We can’t comment on it.
We can’t comment because we don’t know.
We have never had any issues at all with sibling rivalry or jealously.
Never.
Not at all.
Hand on heart.
Unless you count the arguments over who gets to hold the baby next.
Then we know a lot about that!
With all the, ‘It’s my turn!’
‘No, you already had a turn!’
‘Is it my turn to hold her yet?’
‘He held her longer than I did!’
Yep, we know that one.
Doesn’t sound like any of them resent their little brothers or sisters at all, does it?
Yet it’s funny how many expect them to.
Or who think it strange that we don’t have issues regarding jealousy or rivalry.

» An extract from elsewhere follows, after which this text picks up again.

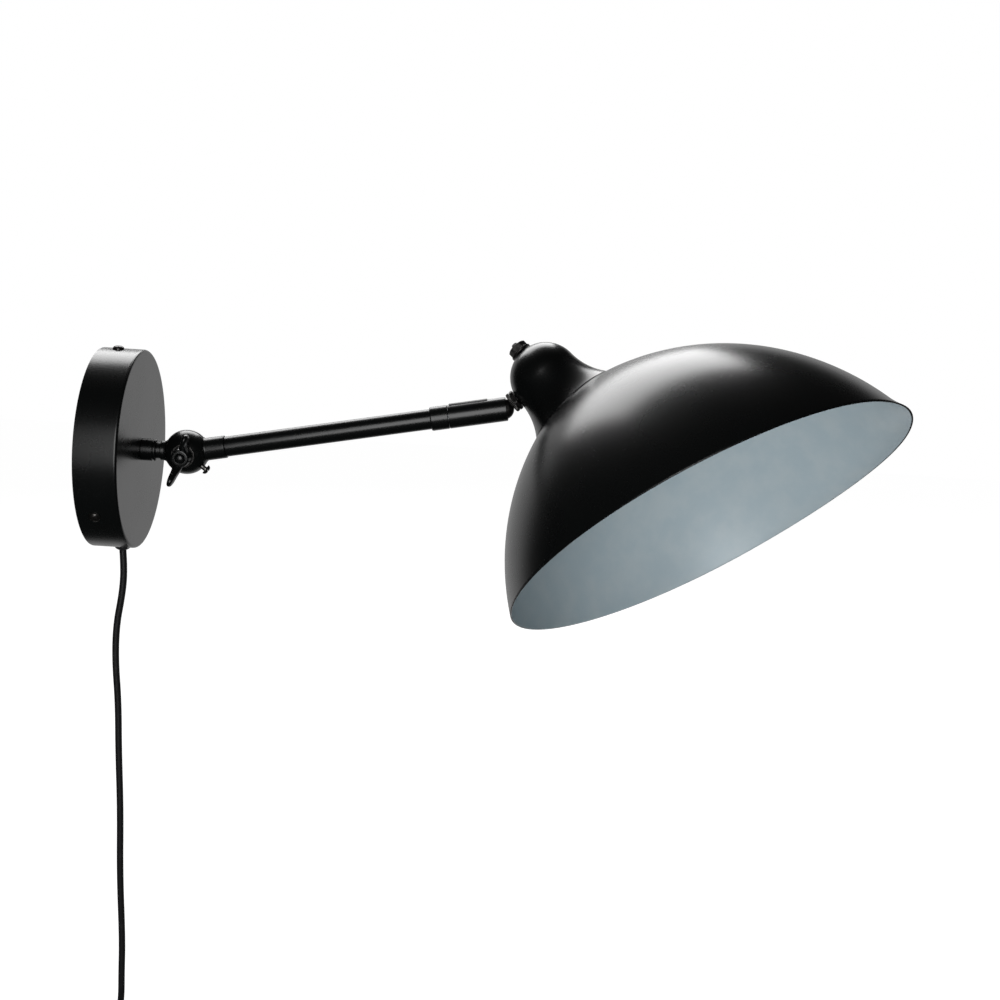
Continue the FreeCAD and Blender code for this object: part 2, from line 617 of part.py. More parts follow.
def lead_path(points):
    """Straight runs joined by tangent arcs, each as large as its two runs allow."""
    edges, start, radii = [], points[0], []
    for before, corner, after in zip(points, points[1:], points[2:]):
        incoming, outgoing = corner - before, after - corner
        half_turn = incoming.getAngle(outgoing) / 2
        setback = 0.45 * min(incoming.Length, outgoing.Length)
        radii.append(setback / math.tan(half_turn))
        first = corner - incoming.normalize() * setback
        last = corner + outgoing.normalize() * setback
        inwards = (first + last) * 0.5 - corner
        middle = corner + inwards.normalize() * radii[-1] * (1 / math.cos(half_turn) - 1)
        edges += [Part.LineSegment(start, first).toShape(), Part.Arc(first, middle, last).toShape()]
        start = last
    edges.append(Part.LineSegment(start, points[-1]).toShape())
    print("lead radii", ["%.0f" % radius for radius in radii])
    return Part.Wire(edges)


def feature(label, shape):
    item = document.addObject("Part::Feature", label)
    item.Label = label
    item.Shape = shape
    return item


def make_hanging_lead():
    """The stretch from the gland down to the coil."""
    radius = cell("lead_radius").value
    points = [Vector(*point) for point in LEAD_ROUTE]
    path = lead_path(points)
    section = Part.Wire([Part.makeCircle(radius, points[0], points[1] - points[0])])
    tube = path.makePipeShell([section], True, False)
    wanted = math.pi * radius ** 2 * path.Length
    if abs(tube.Volume / wanted - 1) > 0.02:
        raise RuntimeError("the lead's volume %.0f is not its section times its length %.0f"
                           % (tube.Volume, wanted))
    return [feature("lead_hanging", tube)]


def make_coil():
    """The wound length as one ring that faces the wall, its tail, and the strap round its side."""
    middle, bundle = cell("coil_middle"), cell("coil_bundle")
    centre = Vector(cell("coil_centre_x").value, 0, cell("coil_centre_z").value)
    half = bundle / 2
    corner = 4.0
    ring = turned("lead_coil", [
        (middle - half + corner, -half, corner), (middle + half - corner, -half),
        (middle + half, corner - half, corner), (middle + half, half - corner),
        (middle + half - corner, half, corner), (middle - half + corner, half),
        (middle - half, half - corner, corner), (middle - half, corner - half)])
    placed(ring, Placement(centre, turn(Y, 90)))
    outside = (middle + half).value
    top = centre.z - outside - 0.05
    tail = primitive("Cylinder", "lead_tail", Radius=cell("lead_radius"),
                     Height=top - cell("plug_top").value - 12.05)
    placed(tail, Placement(Vector(centre.x, 0, cell("plug_top").value + 12.0), Rotation()))
    loose, strap = 0.25, 1.2
    inner = primitive("Box", "tie_inside", Length=bundle + 2 * loose, Width=bundle + 2 * loose, Height=12)
    outer = primitive("Box", "tie_outside", Length=bundle + 2 * (loose + strap),
                      Width=bundle + 2 * (loose + strap), Height=6)
    for item, margin, height in ((inner, loose, 12), (outer, loose + strap, 6)):
        reach = half.value + margin
        placed(item, Placement(centre + Vector(-reach, middle.value - reach, -height / 2), Rotation()))
    return [ring, tail, cut("lead_tie", outer, inner)]


def make_plug():
    """A flat two-pin plug with a tapered strain relief."""
    top, x = cell("plug_top").value, cell("coil_centre_x").value
    relief = turned("plug_relief", [(0, 0), (3.6, 0), (2.9, 11.98), (0, 11.98)])
    placed(relief, Placement(Vector(x, 0, top), Rotation()))
    blank = primitive("Box", "plug_block", Length=13.0, Width=34.0, Height=31.0)
    placed(blank, Placement(Vector(x - 6.5, -17.0, top - 31.02), Rotation()))
    rounded = document.addObject("Part::Fillet", "plug_body")
    rounded.Label = "plug_body"
    rounded.Base = blank
    document.recompute()
    rounded.Edges = [(number, 4.5, 4.5) for number, edge in enumerate(blank.Shape.Edges, start=1)
                     if abs(edge.tangentAt(edge.FirstParameter).z) > 0.9
                     or edge.CenterOfMass.z > top - 1 and abs(edge.CenterOfMass.y) > 16]
    pins = []
    for number, sign in enumerate((-1, 1), start=1):
        pin = turned("plug_pin_%d" % number, [
            (0, 0), (2.0, 0), (2.0, -18.0), (1.0, -19.0, -1.0), (0, -19.0)])
        pins.append(placed(pin, Placement(Vector(x, sign * 9.3, top - 31.05), Rotation())))
    return [relief, rounded, *pins]


# ---------------------------------------------------------------- whole lamp

MAKERS = (
    make_wall_plate, make_canopy, make_side_screws, make_terminal_block, make_gland,
    make_stem, make_hinge, make_arm_hinge, make_wing_nut, make_arm, make_sleeve,
    make_ball_stud, make_cup, make_dome, make_apex, make_lamp_holder,
    make_hanging_lead, make_coil, make_plug)
subparts = [subpart for maker in MAKERS for subpart in maker()]
document.recompute()

failed = [item.Label for item in document.Objects
          if any(state in ("Invalid", "Error") for state in item.State)]
failed += [item.Label for item, name, value in Size.bound
           if abs(getattr(getattr(item, name), "Value", getattr(item, name)) - value) > 1e-6]
failed += [subpart.Label for subpart in subparts
           if subpart.Shape.isNull() or not subpart.Shape.isValid() or len(subpart.Shape.Solids) != 1]
if failed:
    raise RuntimeError("not built: %s" % ", ".join(failed))

os.makedirs("parts", exist_ok=True)
for subpart in subparts:
    subpart.Shape.exportStep("parts/%s.step" % subpart.Label)
    print("%-18s %9.0f mm3" % (subpart.Label, subpart.Shape.Volume))
print("%d sub-parts" % len(subparts))
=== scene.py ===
"""A plug-in swing-arm wall lamp in satin black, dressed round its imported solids.

A round canopy carries a stem that turns, a ball hinge with a wing nut, a straight arm, a turning
sleeve, a ball stud and a spun shade whose mouth is cut at a slant. A lead hangs from the canopy
and ends in a tied coil and a plug.

Sizes inside the classes are millimetres; a mesh is written in metres, in the lamp's own axes:
+X out of the wall, +Z up, and the origin at the middle of the canopy's back edge.
"""

import logging
import math
from dataclasses import dataclass
from enum import Enum
from typing import Any, Mapping, Sequence, Union

import bmesh
import bpy
import numpy as np
from mathutils import Matrix


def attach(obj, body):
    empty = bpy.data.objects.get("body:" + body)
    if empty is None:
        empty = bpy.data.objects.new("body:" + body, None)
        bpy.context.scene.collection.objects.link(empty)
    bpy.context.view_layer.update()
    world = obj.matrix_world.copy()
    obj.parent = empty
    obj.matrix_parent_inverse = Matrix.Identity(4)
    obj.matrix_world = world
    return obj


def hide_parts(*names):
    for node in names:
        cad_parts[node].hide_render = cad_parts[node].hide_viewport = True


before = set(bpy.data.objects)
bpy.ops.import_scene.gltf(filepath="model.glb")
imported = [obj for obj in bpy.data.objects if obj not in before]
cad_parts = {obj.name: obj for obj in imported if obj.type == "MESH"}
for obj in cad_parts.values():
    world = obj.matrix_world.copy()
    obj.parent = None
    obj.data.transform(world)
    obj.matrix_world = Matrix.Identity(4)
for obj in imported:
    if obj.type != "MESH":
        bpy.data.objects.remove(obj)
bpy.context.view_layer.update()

Array = np.ndarray
MM = 0.001
TINY = 1e-9
# Points nearer than this are merged, and faces thinner than this are dissolved, in metres.
MERGE, SLIVER = 3e-7, 1e-8
log = logging.getLogger("wall_lamp")


# ------------------------------------------------------------------ places

class Axis(Enum):
    """The lamp's main axes."""

    X = (1.0, 0.0, 0.0)
    Y = (0.0, 1.0, 0.0)
    Z = (0.0, 0.0, 1.0)


def turn(axis: Axis, degrees: float) -> Array:
    """Rotation matrix about a main axis.

    Formula: identity, plus the sine of the angle times the axis' cross matrix, plus one less the
    cosine times that matrix squared.

    Args:
        axis: the axis turned about.
        degrees: the angle, by the right hand.

    Returns:
        A 3 by 3 matrix.
    """
    x, y, z = axis.value
    cross = np.array([[0, -z, y], [z, 0, -x], [-y, x, 0]])
    angle = math.radians(degrees)
    return np.eye(3) + math.sin(angle) * cross + (1 - math.cos(angle)) * (cross @ cross)


@dataclass(frozen=True)
class Place:
    """Where a piece's own axes stand in the lamp, in millimetres."""

    origin: Array
    axes: Array

    def carry(self, points: Array) -> Array:
        """The lamp coordinates of points given in the place's own axes."""
        return points @ self.axes.T + self.origin

    def inner(self, offset: Sequence[float], axes: Array | None = None) -> "Place":
        """A place set inside this one, at an offset and turned by axes."""
        return Place(self.carry(np.array(offset, float)),
                     self.axes if axes is None else self.axes @ axes)


# Degrees that the arm and the ball stud rise at rest, and the millimetres from the hinge to the
# ball and from the ball to the shade.
ARM_SLOPE, STUD_SLOPE = 11.4, 41.2
PIVOT_ALONG, SHADE_ALONG = 193.7, 31.4
HINGE = np.array([51.9, 0.0, 0.0])
WALL = Place(np.zeros(3), turn(Axis.Y, 90))
ARM = Place(HINGE, turn(Axis.Y, 90 - ARM_SLOPE))
BOLT = Place(HINGE, turn(Axis.X, 90))
PIVOT = Place(ARM.carry(np.array([0, 0, PIVOT_ALONG])), turn(Axis.Y, 90 - STUD_SLOPE))
SHADE = Place(PIVOT.carry(np.array([0, 0, SHADE_ALONG])),
              turn(Axis.Z, -26.85) @ turn(Axis.Y, 127.56) @ turn(Axis.Z, -52.4))


def put(name: str, data: bpy.types.ID) -> bpy.types.Object:
    """A new object in the scene."""
    item = bpy.data.objects.new(name, data)
    bpy.context.scene.collection.objects.link(item)
    return item


def standing(right: Array, up: Array, out: Array, at: Array) -> Matrix:
    """The matrix of an object with those axes at a point, in metres."""
    return Matrix([[right[k], up[k], out[k], at[k]] for k in range(3)] + [[0, 0, 0, 1]])


# ------------------------------------------------------------------ surfaces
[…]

As if that is the norm and expected.
Funny how bad or negative behaviour is expected. Perhaps kids just raise to our expectations, maybe?
Kids understand more than we think they do. And they listen in on conversations to others.
Maybe putting too much emphasis on them resenting a new sibling is the problem?
Whereas if it isn’t expected for them to behave negatively toward a new sibling they won’t.
And for some reason which really does flummox me it is expected for this to be an even more common issue in larger families, where older children are supposed to resent any new additions with some real contempt.
Funny how I have never, not once, come across this from any of the large families I have communicated with over several years.
We’ve gone into how we prepare our children for a new sibling in some detail in our book Larger Family Life but thought I would ask if this assumption that jealousy is rife in large families is true.
What do you think?
No experience of sibling rivalry here either. We always get comments about how well our children get on.
Do you think maybe it is because larger families tend to do lots of things together? Or maybe because the children have learnt to share bedrooms, toys etc? I don’t know. But I do know that my friends with a few children complain that their children are always fighting and mine don’t (most if the time 😉 )
Love the pictures, by the way xxx
Yes those constant discussions about whose turn it is next to hold the baby are rife in our home at the moment. My children are all proud of each other not jealous, they always tell each other how much they love them and give each other hugs, it’s so sweet! Of course there is the odd disagreement mainly about who was responsible for messing up the bedrooms.
We have the occasional squabble or playfight that goes wonky – who doesnt??!!
They are all very proud of each other and are a family unit- unified and together- there for each other and stand ground together when confronted.
Ther are all deeply loving towards each other and actually want another sibling so they can dislike each other else they wouldnt want more ‘competition’ would they??
larger families teaches them to be mindful of others as they share their home, rooms, lives with others.